In each instance, the transferred UNIX business included without limitation the UNIX source code, binary code, and intellectual property; licenses and other agreements; and the rights, liabilities, and claims related to that business. That is, without exception, I and everyone whom I knew and dealt with on both sides of each transaction understood, and operated without disturbance with the belief, that such tangible and intangible assets were transferred to the buyer in each instance.
In each instance, the transferred UNIX business also included all or many of the people who managed and operated the business, including senior-level managers, engineers, sales people, support staff, and other employees. It also included customer, supplier, and vendor relationships.
In each instance, the transferred UNIX business also included office space, leaseholds, furniture, and equipment.
In short, through and after each transaction, my colleagues and I almost universally kept doing the same work, with the same people, from the same offices and buildings, developing and delivering the same UNIX products and services to the same customers. We also continued to develop the same technology, service the same contracts, and collect revenue under those contracts.
In each instance, after each transaction, neither the seller nor its employees remained involved in managing or operating the business. The buyer (mainly through its newly acquired employees) took over those responsibilities.

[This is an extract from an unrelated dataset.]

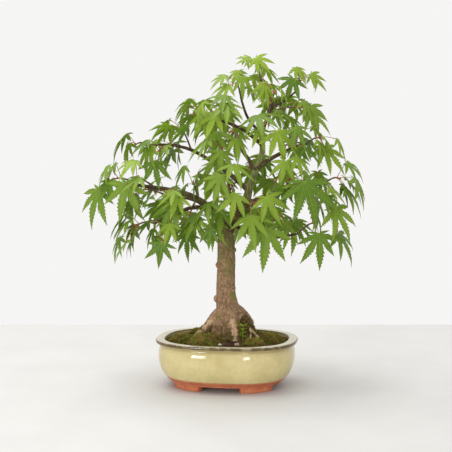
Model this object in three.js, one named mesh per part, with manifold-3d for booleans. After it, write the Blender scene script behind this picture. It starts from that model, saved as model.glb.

As stated, AT&T/USL, Novell, and Santa Cruz each successively transferred the continuing UNIX technology and business to its respective successor. Even though the transfer from AT&T to Novell was structured as a merger and the subsequent transfers from Novell to Santa Cruz and from Santa Cruz to Caldera were structured as asset purchases, the transactions did not differ except as to form. The same continuing UNIX enterprise, including all the assets listed in paragraphs 10 - 14 above and more, changed hands in all three transactions.